— start of The data —
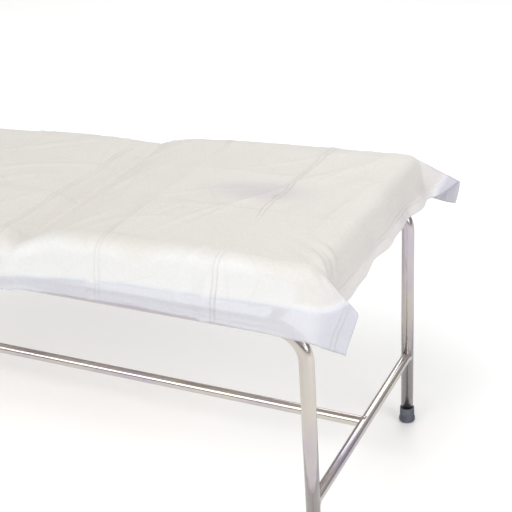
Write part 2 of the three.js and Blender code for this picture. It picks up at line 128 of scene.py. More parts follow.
class CouchSheetSettings(bpy.types.PropertyGroup):
    """Cut, drape and creases of the throw-away sheet."""

    length: size("Sheet length", "Length of the sheet as it was cut", 1.998, 1.5, 2.4)
    width: size("Sheet width", "Width of the sheet as it was cut", 0.828, 0.6, 1.2)
    skew: FloatProperty(
        name="Skew", description="How far the sheet was laid out of line with the couch",
        default=math.radians(1.3), min=-0.1, max=0.1, subtype="ANGLE", unit="ROTATION",
    )
    edge_round: size("Edge round", "Radius of the sheet where it turns down over an edge", 0.036, 0.02, 0.06)
    fold_pitch: size("Fold pitch", "Distance between the packing creases along the couch", 0.256, 0.1, 0.4)
    fold_height: size("Fold height", "How high a packing crease stands", 0.0050, 0.0, 0.01)
    wrinkle_height: size("Wrinkle height", "Height of the loose wrinkles", 0.0036, 0.0, 0.01)
    thickness: size("Sheet thickness", "Thickness of the non-woven cloth", 0.0004, 0.0001, 0.002)
    cells_long: IntProperty(
        name="Cells along", description="Number of mesh cells along the sheet",
        default=292, min=60, max=400,
    )
    cells_wide: IntProperty(
        name="Cells across", description="Number of mesh cells across the sheet",
        default=150, min=30, max=200,
    )
    colour: tint("Sheet colour", "Colour of the cloth where it lies on the upholstery", (0.815, 0.79, 0.755))
    loose_colour: tint("Loose colour", "Colour of the cloth where it stands off", (0.835, 0.84, 0.83))
    # Painted highlight where the hem begins, and painted shade, darker and bluish, in the free hem.
    gleam_colour: tint("Edge gleam", "Colour of the cloth where the hem begins", (0.80, 0.83, 0.89))
    hem_shade_colour: tint("Hem colour", "Colour of the cloth in the free hem", (0.69, 0.70, 0.745))
    cover: FloatProperty(
        name="Opacity", description="Opacity of one face of the cloth, which a look passes through twice",
        default=0.54, min=0.05, max=1.0, subtype="FACTOR",
    )


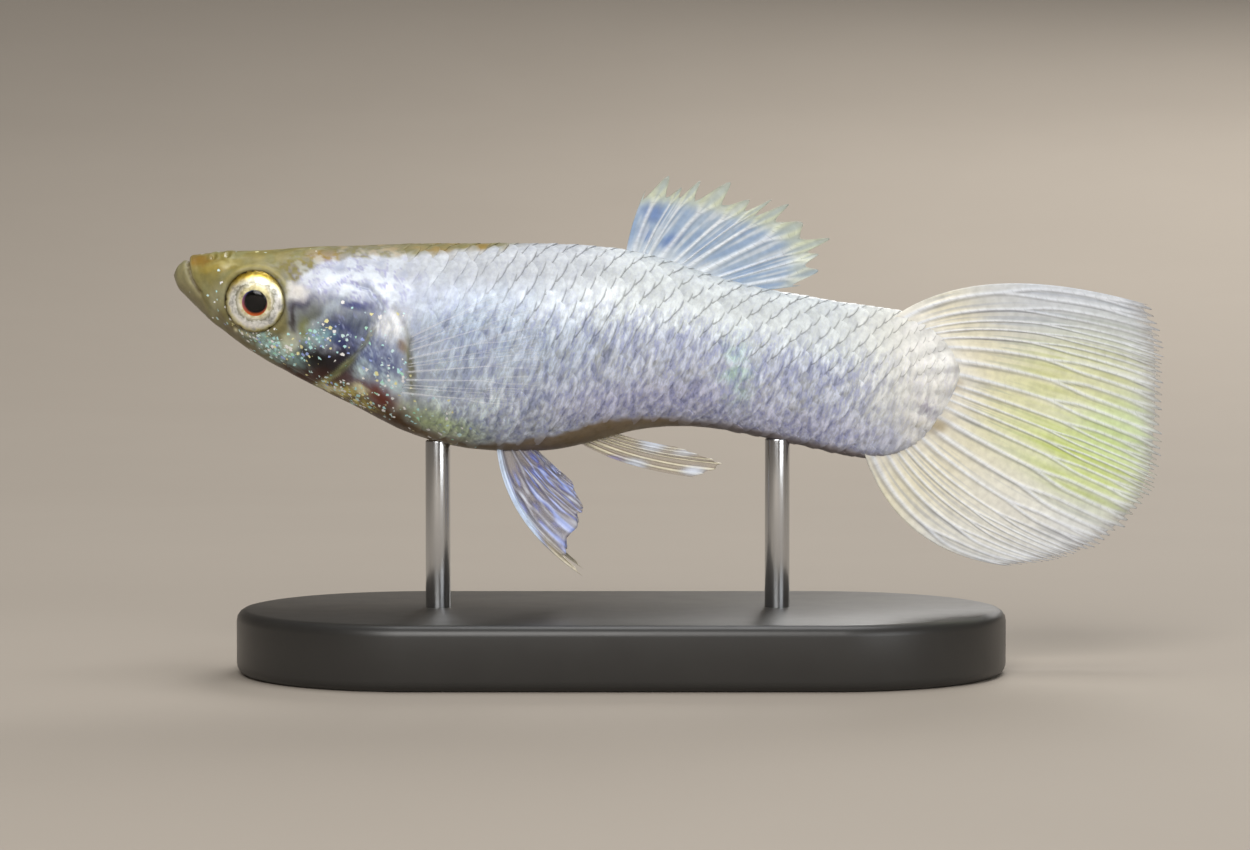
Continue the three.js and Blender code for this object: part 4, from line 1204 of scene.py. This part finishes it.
def addGlitter(tree, place):
    # painted glints: bright cells of crystals in pastel hues, their edges rippled, the crystals' sparkle
    # painted into the colour: their colour and how much they cover
    ripple = addNode(tree, "ShaderNodeTexNoise", {"Vector": place, "Detail": 2.0,
                                                  "Scale": patterns["cellRipple"]})
    ripple = addNode(tree, "ShaderNodeVectorMath", {0: ripple.outputs["Color"], 1: patterns["rippleReach"]},
                     operation="MULTIPLY")
    rippled = addNode(tree, "ShaderNodeVectorMath", {0: place, 1: ripple}, operation="ADD")
    cells = addNode(tree, "ShaderNodeTexVoronoi", {"Vector": rippled, "Scale": patterns["glitterCell"]})
    pick = addNode(tree, "ShaderNodeSeparateColor", {"Color": cells.outputs["Color"]})
    hues = addNode(tree, "ShaderNodeValToRGB", {"Fac": pick})
    hues.color_ramp.interpolation = "CONSTANT"
    fillRamp(hues, [(0.0, "#c6f4f6"), (0.22, "#f8f2b4"), (0.36, "#ffffff"),
                    (0.66, "#dcf8fa"), (0.84, "#a9bcf8"), (0.92, "#b9f0d8")])
    odds = addNode(tree, "ShaderNodeMath", {0: readLook(tree, "glitter"), 1: 0.85, 2: pick.outputs[1]},
                   operation="MULTIPLY_ADD")
    chosen = addNode(tree, "ShaderNodeMath", {0: odds, 1: 1.0}, operation="GREATER_THAN")
    grow = addNode(tree, "ShaderNodeMath", {0: pick.outputs[2], 1: 0.9, 2: 0.65}, operation="MULTIPLY_ADD")
    spread = addNode(tree, "ShaderNodeMath", {0: cells.outputs["Distance"], 1: grow}, operation="MULTIPLY")
    dot = addNode(tree, "ShaderNodeMapRange", {"Value": spread, "From Min": 0.4, "From Max": 0.56,
                                               "To Min": 1.0, "To Max": 0.0})
    shown = addNode(tree, "ShaderNodeMath", {0: chosen, 1: dot}, operation="MULTIPLY")
    return hues, addNode(tree, "ShaderNodeMath", {0: shown, 1: 0.95}, operation="MULTIPLY")


def addStreaks(tree, place, base):
    # fine leaning streaks of blue, grey and white, multiplied into the base
    parts = addNode(tree, "ShaderNodeSeparateXYZ", {"Vector": place})
    lean = addNode(tree, "ShaderNodeMath", {0: parts.outputs["Z"], 1: -0.3, 2: parts.outputs["X"]},
                   operation="MULTIPLY_ADD")
    squat = addNode(tree, "ShaderNodeMath", {0: parts.outputs["Z"], 1: 0.32}, operation="MULTIPLY")
    leaning = addNode(tree, "ShaderNodeCombineXYZ", {"X": lean, "Y": parts.outputs["Y"], "Z": squat})
    lines = addNode(tree, "ShaderNodeTexNoise", {"Vector": leaning, "Scale": patterns["streak"],
                                                 "Detail": 3.0, "Roughness": 0.6})
    lineTone = addNode(tree, "ShaderNodeValToRGB", {"Fac": lines})
    fillRamp(lineTone, [(0.33, "#80869f"), (0.66, "#ffffff"), (0.43, "#b4b8d6"),
                        (0.5, "#c9cac6"), (0.56, "#dfe4ee")])
    share = addNode(tree, "ShaderNodeMath", {0: readLook(tree, "streaky"), 1: 0.8}, operation="MULTIPLY")
    lined = addNode(tree, "ShaderNodeMix", {"Factor": share, 6: base, 7: lineTone},
                    data_type="RGBA", blend_type="MULTIPLY")
    lift = addNode(tree, "ShaderNodeMath", {0: share, 1: 0.4, 2: 1.0}, operation="MULTIPLY_ADD")
    return addNode(tree, "ShaderNodeVectorMath", {0: lined.outputs[2], 1: lift}, operation="MULTIPLY")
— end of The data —
Copy each record from above exactly, and include every line.

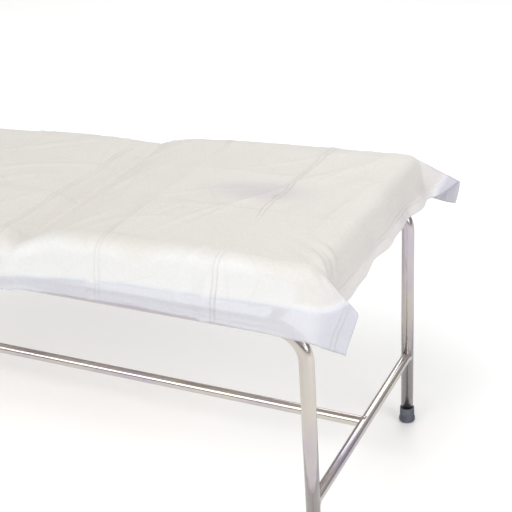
Write part 2 of the three.js and Blender code for this picture. It picks up at line 128 of scene.py. More parts follow.
class CouchSheetSettings(bpy.types.PropertyGroup):
    """Cut, drape and creases of the throw-away sheet."""

    length: size("Sheet length", "Length of the sheet as it was cut", 1.998, 1.5, 2.4)
    width: size("Sheet width", "Width of the sheet as it was cut", 0.828, 0.6, 1.2)
    skew: FloatProperty(
        name="Skew", description="How far the sheet was laid out of line with the couch",
        default=math.radians(1.3), min=-0.1, max=0.1, subtype="ANGLE", unit="ROTATION",
    )
    edge_round: size("Edge round", "Radius of the sheet where it turns down over an edge", 0.036, 0.02, 0.06)
    fold_pitch: size("Fold pitch", "Distance between the packing creases along the couch", 0.256, 0.1, 0.4)
    fold_height: size("Fold height", "How high a packing crease stands", 0.0050, 0.0, 0.01)
    wrinkle_height: size("Wrinkle height", "Height of the loose wrinkles", 0.0036, 0.0, 0.01)
    thickness: size("Sheet thickness", "Thickness of the non-woven cloth", 0.0004, 0.0001, 0.002)
    cells_long: IntProperty(
        name="Cells along", description="Number of mesh cells along the sheet",
        default=292, min=60, max=400,
    )
    cells_wide: IntProperty(
        name="Cells across", description="Number of mesh cells across the sheet",
        default=150, min=30, max=200,
    )
    colour: tint("Sheet colour", "Colour of the cloth where it lies on the upholstery", (0.815, 0.79, 0.755))
    loose_colour: tint("Loose colour", "Colour of the cloth where it stands off", (0.835, 0.84, 0.83))
    # Painted highlight where the hem begins, and painted shade, darker and bluish, in the free hem.
    gleam_colour: tint("Edge gleam", "Colour of the cloth where the hem begins", (0.80, 0.83, 0.89))
    hem_shade_colour: tint("Hem colour", "Colour of the cloth in the free hem", (0.69, 0.70, 0.745))
    cover: FloatProperty(
        name="Opacity", description="Opacity of one face of the cloth, which a look passes through twice",
        default=0.54, min=0.05, max=1.0, subtype="FACTOR",
    )


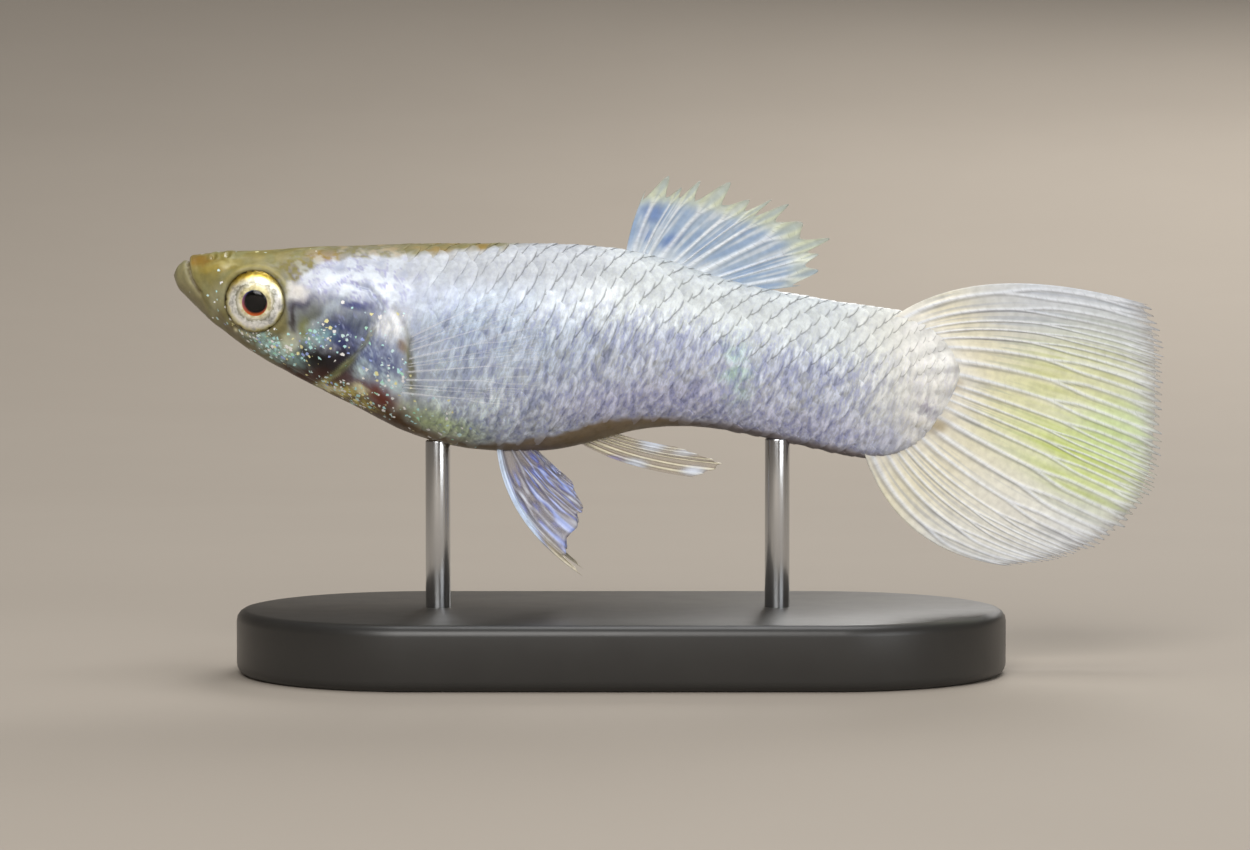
Continue the three.js and Blender code for this object: part 4, from line 1204 of scene.py. This part finishes it.
def addGlitter(tree, place):
    # painted glints: bright cells of crystals in pastel hues, their edges rippled, the crystals' sparkle
    # painted into the colour: their colour and how much they cover
    ripple = addNode(tree, "ShaderNodeTexNoise", {"Vector": place, "Detail": 2.0,
                                                  "Scale": patterns["cellRipple"]})
    ripple = addNode(tree, "ShaderNodeVectorMath", {0: ripple.outputs["Color"], 1: patterns["rippleReach"]},
                     operation="MULTIPLY")
    rippled = addNode(tree, "ShaderNodeVectorMath", {0: place, 1: ripple}, operation="ADD")
    cells = addNode(tree, "ShaderNodeTexVoronoi", {"Vector": rippled, "Scale": patterns["glitterCell"]})
    pick = addNode(tree, "ShaderNodeSeparateColor", {"Color": cells.outputs["Color"]})
    hues = addNode(tree, "ShaderNodeValToRGB", {"Fac": pick})
    hues.color_ramp.interpolation = "CONSTANT"
    fillRamp(hues, [(0.0, "#c6f4f6"), (0.22, "#f8f2b4"), (0.36, "#ffffff"),
                    (0.66, "#dcf8fa"), (0.84, "#a9bcf8"), (0.92, "#b9f0d8")])
    odds = addNode(tree, "ShaderNodeMath", {0: readLook(tree, "glitter"), 1: 0.85, 2: pick.outputs[1]},
                   operation="MULTIPLY_ADD")
    chosen = addNode(tree, "ShaderNodeMath", {0: odds, 1: 1.0}, operation="GREATER_THAN")
    grow = addNode(tree, "ShaderNodeMath", {0: pick.outputs[2], 1: 0.9, 2: 0.65}, operation="MULTIPLY_ADD")
    spread = addNode(tree, "ShaderNodeMath", {0: cells.outputs["Distance"], 1: grow}, operation="MULTIPLY")
    dot = addNode(tree, "ShaderNodeMapRange", {"Value": spread, "From Min": 0.4, "From Max": 0.56,
                                               "To Min": 1.0, "To Max": 0.0})
    shown = addNode(tree, "ShaderNodeMath", {0: chosen, 1: dot}, operation="MULTIPLY")
    return hues, addNode(tree, "ShaderNodeMath", {0: shown, 1: 0.95}, operation="MULTIPLY")


def addStreaks(tree, place, base):
    # fine leaning streaks of blue, grey and white, multiplied into the base
    parts = addNode(tree, "ShaderNodeSeparateXYZ", {"Vector": place})
    lean = addNode(tree, "ShaderNodeMath", {0: parts.outputs["Z"], 1: -0.3, 2: parts.outputs["X"]},
                   operation="MULTIPLY_ADD")
    squat = addNode(tree, "ShaderNodeMath", {0: parts.outputs["Z"], 1: 0.32}, operation="MULTIPLY")
    leaning = addNode(tree, "ShaderNodeCombineXYZ", {"X": lean, "Y": parts.outputs["Y"], "Z": squat})
    lines = addNode(tree, "ShaderNodeTexNoise", {"Vector": leaning, "Scale": patterns["streak"],
                                                 "Detail": 3.0, "Roughness": 0.6})
    lineTone = addNode(tree, "ShaderNodeValToRGB", {"Fac": lines})
    fillRamp(lineTone, [(0.33, "#80869f"), (0.66, "#ffffff"), (0.43, "#b4b8d6"),
                        (0.5, "#c9cac6"), (0.56, "#dfe4ee")])
    share = addNode(tree, "ShaderNodeMath", {0: readLook(tree, "streaky"), 1: 0.8}, operation="MULTIPLY")
    lined = addNode(tree, "ShaderNodeMix", {"Factor": share, 6: base, 7: lineTone},
                    data_type="RGBA", blend_type="MULTIPLY")
    lift = addNode(tree, "ShaderNodeMath", {0: share, 1: 0.4, 2: 1.0}, operation="MULTIPLY_ADD")
    return addNode(tree, "ShaderNodeVectorMath", {0: lined.outputs[2], 1: lift}, operation="MULTIPLY")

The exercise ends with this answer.